As we approached Brazil, we got more and more bad news... First, we were dropping anchor an hour upriver from the docks, and the ferries would stop running at 10 pm. Second, most hotels would be booked already by the time we arrived. Third, apparently Belem is not a safe place to be, and passengers were warned not to do much independent exploration. Finally, because it was a weekend and holiday, most places would not be open.
It was looking bleak. In fact, many of these points proved to be true. Even the tourist information bureau was closed, and the only tour agency open had ALL tours fully booked by Japan Grace, the travel agent arm of the Peace Boat conglomerate. So much for taking a trip to the Amazon rainforest... Well in spite of these setbacks we managed to have a pretty good time in the ghost-town of Belem at New Year's.

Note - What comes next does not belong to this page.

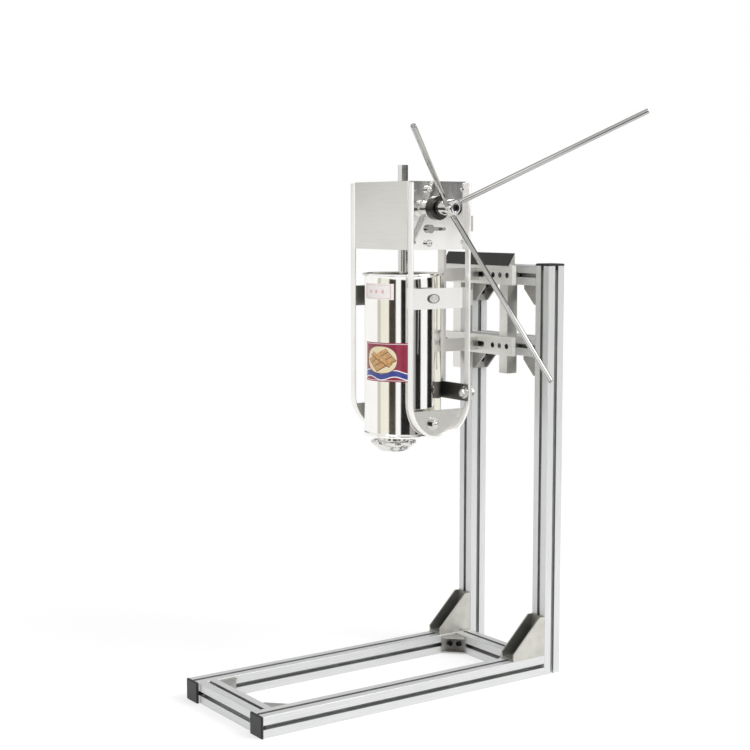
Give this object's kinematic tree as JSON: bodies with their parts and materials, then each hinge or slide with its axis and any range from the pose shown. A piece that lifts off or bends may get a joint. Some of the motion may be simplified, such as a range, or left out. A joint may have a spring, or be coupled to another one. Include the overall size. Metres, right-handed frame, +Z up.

First of all, the Ver-O-Peso market WAS open. Although it was one of the spots flagged as "Dangerous," it was very interesting and full of life. I saw not nearly as many signs of danger as of poverty. There was a distinct line drawn between the people there in the marketplace and those on the other side of the high fences, coming and going from the brand-new ferry terminal and shopping center. Guards at the gate were experts at intimidation towards impoverished locals, but smiled sweetly as cruise-ship passengers came and went. They were the guards of the gates--the physical barriers--but there were other walls separating people as well. Those exist everywhere, but I felt them strongly in Brazil.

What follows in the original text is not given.